Samsung Galaxy Gear review: the smartwatch is here

Must have or must miss?

Samsung’s Galaxy Gear is a wonderful vision of the future, the stylish watch-phone Dick Tracy would have worn with pride. Yet a litany of shortcomings to this $299 gadget make it little more than a status symbol for gearheads at this point.

Just wait a year or two for Samsung to polish this thing up, however: You might find yourself talking to your wrist before you know it.

The Galaxy Gear is essentially a small, elegant computer strapped to your wrist via a colorful plastic band. Its main brain is an 800-MHz processor, and the 4GB of storage and 512MB of memory squeezed into its body make the Gear turn on fast and feel peppy. The smartwatch runs a custom version of the Android software that powers many of the world’s smartphones, and when paired Samsung’s latest, the new Galaxy Tab 3, it can place and receive phone calls and text messages, take pictures, read your schedule, work as a pedometer and more.

The version I tested came with a colorful orange band -- "wild orange," Samsung calls it -- but the Gear also comes in black, gold, gray, lime green, and something called “oatmeal beige.” The design is beautiful, and it fits comfortably on my average-size wrist, but the 1.63-inch color screen is clearly too large for most of the women I asked to try it on.

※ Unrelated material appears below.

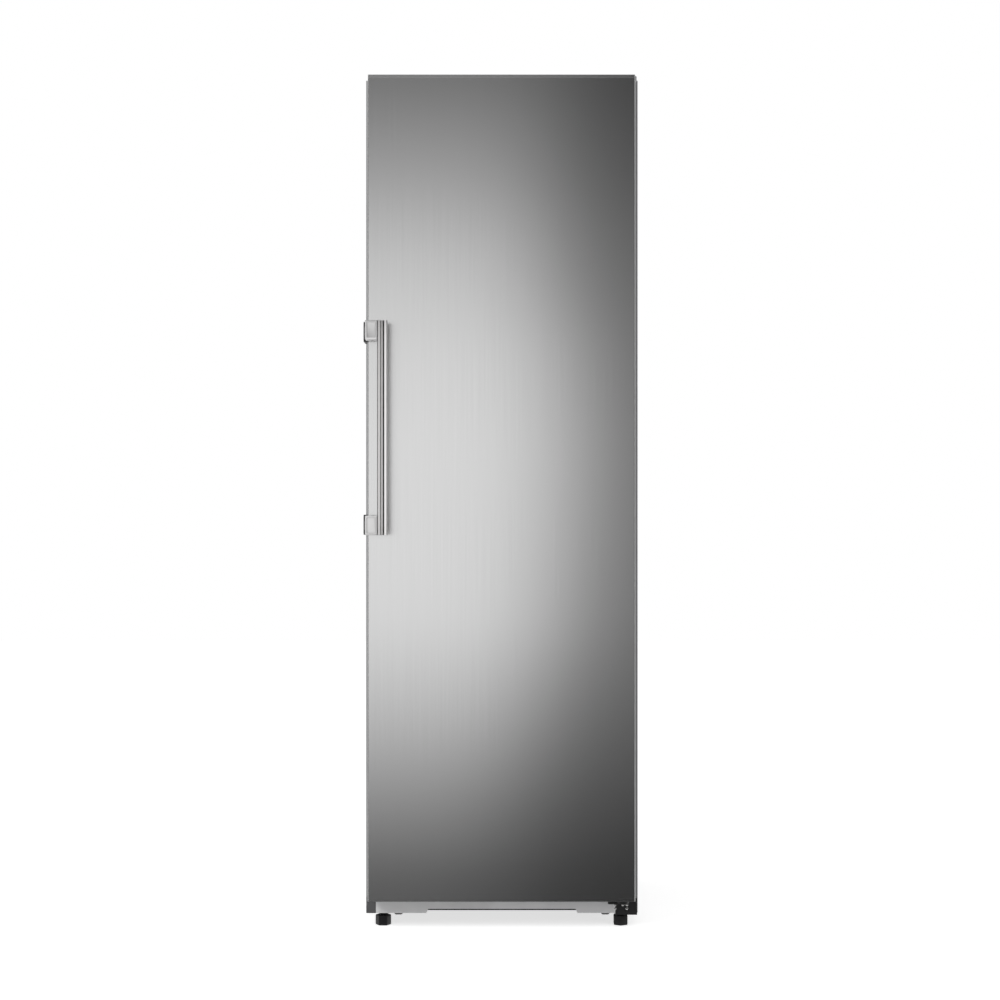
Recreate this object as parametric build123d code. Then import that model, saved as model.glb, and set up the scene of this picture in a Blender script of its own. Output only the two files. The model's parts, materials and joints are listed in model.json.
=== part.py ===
from build123d import *
import math
import os

# Tall larder refrigerator with one stainless door hinged on the right and a lever handle on the left.
# Millimetres. X runs across the front, Y from the front to the wall, Z up from the floor.
# The origin is on the floor, below the middle of the overall depth and of the cabinet's width.

# Cabinet
cabinet_width = 595.0
cabinet_top = 1853.0
cabinet_depth = 560.0
sides_above_floor = 30.0
sheet = 1.0
flange_width = 50.0
side_insulation = 55.0
top_insulation = 60.0
rear_insulation = 60.0
floor_above_ground = 115.0
liner_wall = 2.0
liner_corner = 14.0

# Door
door_bottom = 68.0
door_below_top = 2.0
door_thickness = 60.0
door_left_margin = 8.0
door_right_margin = 10.0
door_sheet = 1.0
door_edge_radius = 3.0
gasket_gap = 14.0
gasket_width = 18.0
gasket_from_door_foot = 25.0
gasket_clearance = 0.3
top_cap_lip = 7.5
bottom_cap_lip = 2.0
cap_plug = 6.0
boss_wall = 4.0
rim_depth = 10.0
rim_wall = 2.5
dyke_height = 45.0
dyke_wall = 12.0
dyke_from_wall = 10.0
dyke_corner = 16.0
dyke_draft = 2.0

# Hinges
hinge_from_edge = 24.0
hinge_from_front = 37.0
pin_radius = 4.0
pin_reach = 16.0
bush_half = 7.0
bush_depth = 18.0
running_fit = 0.05
arm_radius = 12.0
arm_plate = 4.0
arm_underside = 58.0
stop_reach = 17.0
stop_from_front = 24.0
stop_width = 10.0
stop_plate = 5.0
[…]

Whittled in half, the Gear would be far more practical.

More On This...

Other hardware built into the Gear includes a pedometer to count your steps, a camera, speakers and microphones, and Bluetooth and near-field communication (NFC) chips that let it talk to your smartphone to make calls and read your schedule, texts, contacts and so on.

The Gear works only with the Note 3, a new phone with so much clutterware that you’ll find yourself lost simply trying to place a call.

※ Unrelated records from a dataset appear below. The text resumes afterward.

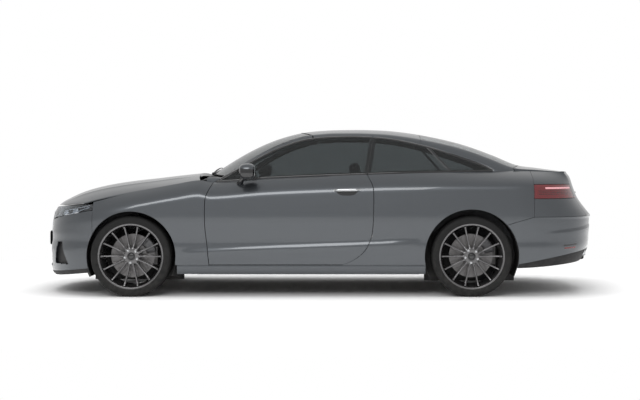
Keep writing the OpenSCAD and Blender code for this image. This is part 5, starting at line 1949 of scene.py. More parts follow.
        back = pillow(
            (0.008, 0.512, 0.122), 12, 64
        ).turned(1, lean).moved((middle[0] - 0.002, 0, 0.777)).painted(1)
        shop.piece(
            "rear_number_plate", join([plate, back]), "boot_panel", ("plate_blank", "black_grained_plastic"),
            "black_trim"
        )
        bar = tube(
            np.array([[brow - 0.004 - 0.03 * y * y, y, 0.868] for y in np.linspace(-0.30, 0.30, 40)]),
            oval(0.016, 0.014, 16, 3)
        )
        shop.piece("plate_lamp_bar", outward(bar), "boot_panel", ("bright_trim",), "black_trim")

    def _pane_point(self, x: float, z: float, out: float) -> Array:
        """A point on the left side glass, moved outwards, in metres."""
        y = float(self.body.skin.side_glass_y(np.array(x), np.array(z)))
        return np.array([x, -(y + out), z]) * MM

    def _window_seals(self) -> None:
        """Makes the seals round the side glass, the dark pillar behind it and the bars across it."""
        body, shop = self.body, self.shop
        skin = body.skin

        def top_of(x: float) -> float:
            """Height of the side glass's top edge."""
            return float(curve(x, skin.glass_top))

        def low_of(x: float) -> float:
            """Height of the side glass's lower edge."""
            return float(curve(x, skin.top_z)) + 4

        def belt(first: float, last: float) -> Array:
            """Points along the lower edge."""
            return np.array([self._pane_point(x, low_of(x) + 3, 2.5) for x in np.linspace(first, last, 90)])

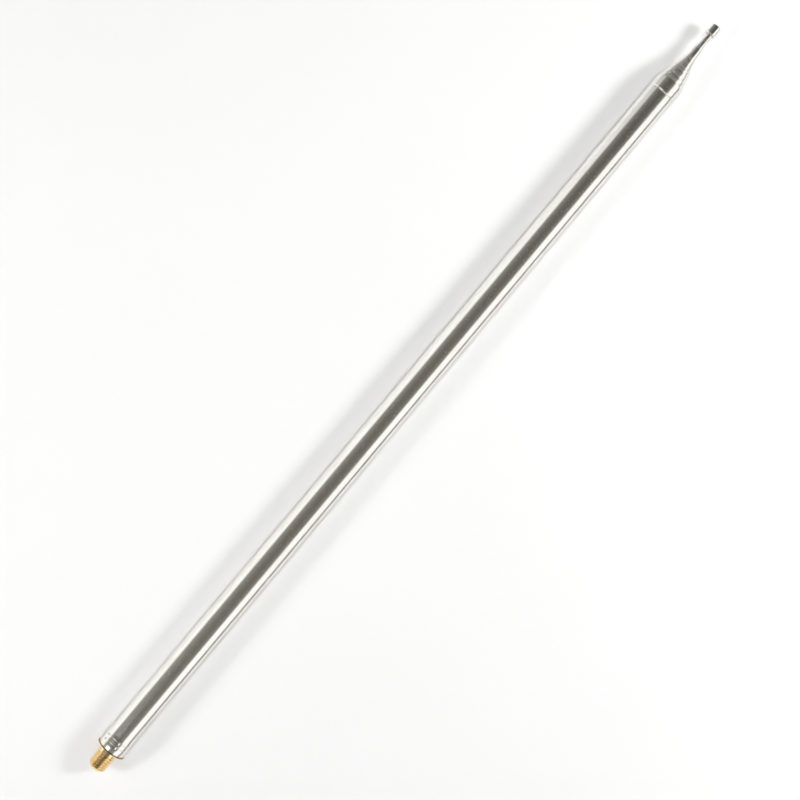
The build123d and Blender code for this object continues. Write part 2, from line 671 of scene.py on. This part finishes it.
# ---- the antenna's own parts ---------------------------------------------------------


@dataclass
class TubeStock:
    """What all the drawn tubes share, in millimetres."""

    wall: float = 0.4
    lip_length: float = 0.6
    lip_wall: float = 0.3
    swage_length: float = 2.0
    slide_clearance: float = 0.05
    foot_flare: float = 0.30
    foot_length: float = 0.8
    lip_round: float = 0.12
    lip_root_round: float = 0.35
    swage_round: float = 0.6
    foot_round: float = 0.8

    def mouth(self, radius: float, mouth: float, inner_radius: float) -> list[Corner]:
        """Corners round a swaged mouth, from the outside of the tube to its bore.

        Args:
            radius: the tube's radius.
            mouth: place of the mouth along the axis.
            inner_radius: radius of the section that slides in it.

        Returns:
            The corners in order.
        """
        lip_bore = inner_radius + self.slide_clearance
        lip_start = mouth - self.lip_length
        swage_start = lip_start - self.swage_length
        return [
            Corner(swage_start, radius, self.swage_round),
            Corner(lip_start, lip_bore + self.lip_wall, self.lip_root_round),
            Corner(mouth, lip_bore + self.lip_wall, self.lip_round),
            Corner(mouth, lip_bore, self.lip_round),
            Corner(lip_start, lip_bore, self.lip_root_round),
            Corner(swage_start, radius - self.wall, self.swage_round),
        ]


STOCK = TubeStock()
STOCK_RADIUS = 8.0
FIRST_SLIDING = 2
ROD = 8


def section_radius(number: int) -> float:
    """Radius of a sliding section in millimetres, from the box of its node."""
    node = f"tube_{number}" if number < ROD else "tip_rod"
    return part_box(node)[1].z / MM - STOCK.foot_flare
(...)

There’s also a battery that offers surprisingly decent life. I put the Gear down overnight and was pleased to find it ready for action the next morning -- unlike some smartphones I could mention.

But it won’t talk to just any phone. The Gear works at present only with the $300 Note 3, an unwieldy and expensive new phone from Samsung with so much clutterware that you’ll find yourself lost simply trying to place a call.

As with many of its new phones, Samsung puts far more features in the massive Note 3 than anyone could possibly want. There are two different settings menu, and the settings menu has its own settings menu. There are two completely different interfaces. There’s a pen built into the phone, and it has its own interface. And settings menu. And runs apps with meaningless names, such as “S Finder” and “Pen Window.”

Gear Manager software installs on the phone from the charging station, cleverly. It's easy to use, and lets you move apps on and off the phone, change the watch face and more.

I couldn't install the software on any other phone, including new models from Samsung and Google (the iPhone lacks the necessary NFC chip). Samsung says the software will ultimately work with other phones, though the company hasn’t provided a list of them. Wait for them.

Despite the oversize albatross that is the Note 3 (the screen is 5.7 inches), the Gear has a lot going for it. Phone calls placed through it were surprisingly clear on both ends and easy to place, although holding your watch to your ear to speak feels as silly as it sounds. The 1.9-megapixel camera built into the watchband is perfectly reasonable for the pictures you’d expect to take from your wrist: It’s no substitute for a digital camera or smartphone, but great for capturing life wherever you happen to be.

There’s also a Siri-like voice recognition app called S Voice. It’s not as robust as Apple’s assistant, but can do a reasonable job when told to, say, “call mom” or “check weather.”

Samsung has a dedicated app store all to itself (of course). In theory, other companies can write software to add to the functionality -- where’s my calculator app, for example? In reality, there's not much there of interest yet.

The ability to check simple bits of information such as emails and text messages on my wrist instead of fishing my phone out of my pocket is certainly handy; the promise of the smartwatch is clear, and wonderful.

But at present, tied to the Note 3, with too few apps and too thick for most wrists, it’s hard to say this $300 smartwatch is a smartbuy.

Editor's Note: An earlier version of this story incorrectly identified the companion smartphone as the Galaxy Tab 3. The correct name is Galaxy Note 3.